We expect the June employment numbers to point to further tightening in labor markets. June likely saw another strong month of jobs growth. We expect a 165k increase in nonfarm payroll employment, similar to the average pace of the past six months (161k) and above the sustainable pace. We expect average hourly earnings to increase by a healthy 0.34% m-o-m in June (2.69% y-o-y), which would be a sharp uptick from last month’s 2.46% y-oy reading. We expect the unemployment rate in June to remain unchanged from May’s at 4.3%. 

TDS

We expect June nonfarm payroll employment to pick up to a respectable 170k pace in June after registering a disappointing 138k gain in May. At this stage of the cycle we expect gains above 200k to be fewer and far between, though upside surprises cannot be excluded. June is one such month where upside risks could materialize on the back of both robust hard data and surveys. Jobless claims have stabilized near record lows, household sentiment (e.g., Conference Board) has stayed robust, and business survey indicators (regional Fed indexes and ISMs) have also maintained recent strength. The soft ADP print stands alone. At the very least, we expect job gains to remain above the breakeven pace needed for further declines in slack (estimated at roughly 80-120k). The unemployment rate is expected to be unchanged at 4.3%. The number of unemployed workers fell for four consecutive months through May, which at this stage of the cycle looks unsustainable. With some stabilization in June paired alongside ongoing employment growth, we see risks as balanced for a stable reading for the unemployment rate. On wages, calendar effects point to a strong 0.3% m/m increase in average hourly earnings, leaving the year-on-year pace higher at 2.7%. With realized inflation becoming a more deciding factor on the path of future rate hikes, wage growth will be key to watch in the coming months amid heightened questions over the Phillips curve.

BBH

Expectations for today's non-farm payroll report are for a 175k-180k increase.  The monthly job gains have slowed recently.  Consider that the three-month average was a little above 200k in February.  In May it stood at 121k, the lowest since July 2012.  However, given the dynamics of the participation rate, slowing jobs growth has seen the unemployment rate fall from 4.7% in February to 4.3% in May.  The underemployment rate has fallen.  It stands at 8.4%, down from 9.4% in January.

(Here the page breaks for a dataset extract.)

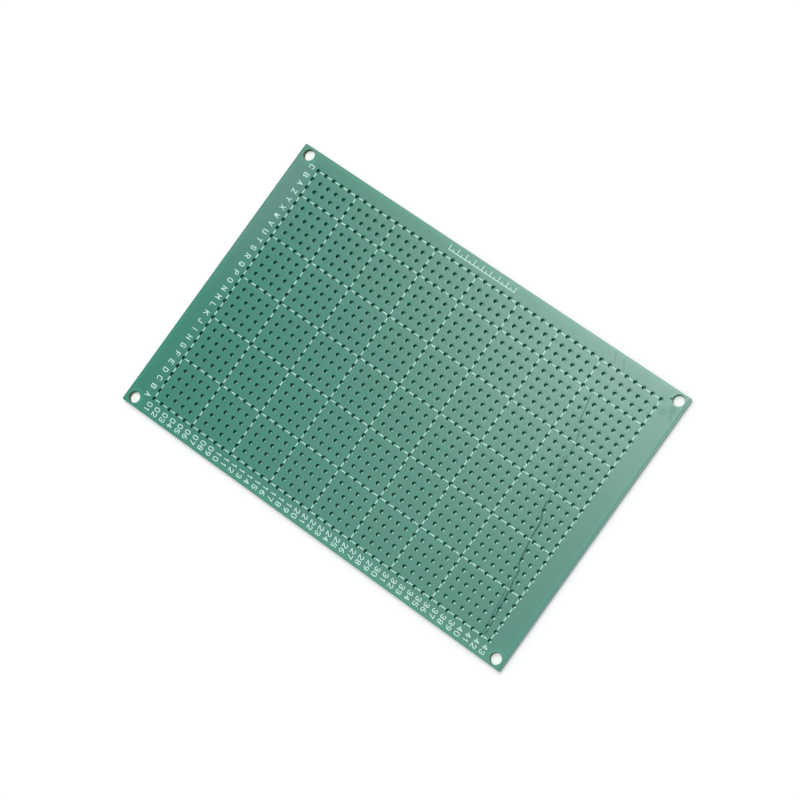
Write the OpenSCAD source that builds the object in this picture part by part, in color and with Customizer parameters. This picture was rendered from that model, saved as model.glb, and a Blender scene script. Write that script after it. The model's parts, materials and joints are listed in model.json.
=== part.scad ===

A monthly gain of over 200k coupled with an increase in average hourly earnings would go a long way toward underscoring the upside economic surprises seen recently in the US.  It would solidify expectations that the Fed is still on track to continue normalizing its monetary stance, which includes a balance sheet adjustment before the end of the year.  Hourly earnings are expected to have risen by 0.3% for a 2.6% year-over-year rate (up from 2.5% in May).

Westpac

The past three months nonfarm payroll outcomes have been disappointing for the market. The May outcome of 138k was below expectations and also came with 66k in downward revisions to March and April. That left the average for the three months to May at 121k, a material step down from 2016's 187k pace. However, this is not cause for concern. Given we are late in an expansion cycle and full employment has been achieved, employment growth should be expected to slow. A month average pace in excess of 100k is a positive trend. Job growth tends to be volatile on a monthly basis; so, after a string of soft outcomes, we look for a bounce in June, circa 190k. From the household survey, having fallen to 4.3% in May, we expect the unemployment rate to edge back up to 4.4% in June as participation ticks higher.

Deutsche Bank

Looking ahead to payrolls then, following the low 138k print in May the consensus for June is currently sitting at 178k. Our US economists expect a slightly more meaningful rebound to 210k which would be likely sufficient to keep the unemployment rate steady at 4.3% assuming a slight nudge up in the participation rate.

ANZ

ADP employment came in soft, potentially pointing to a soft non-farm payrolls release tonight. The market expects NFP to add 178k jobs today, well above the 92k pace needed to keep unemployment at 4.5% over the next 12 months. Initial jobless claims rose to 248k but are low by historical standards, suggesting that the US labour market continues to tighten, albeit at a moderating pace.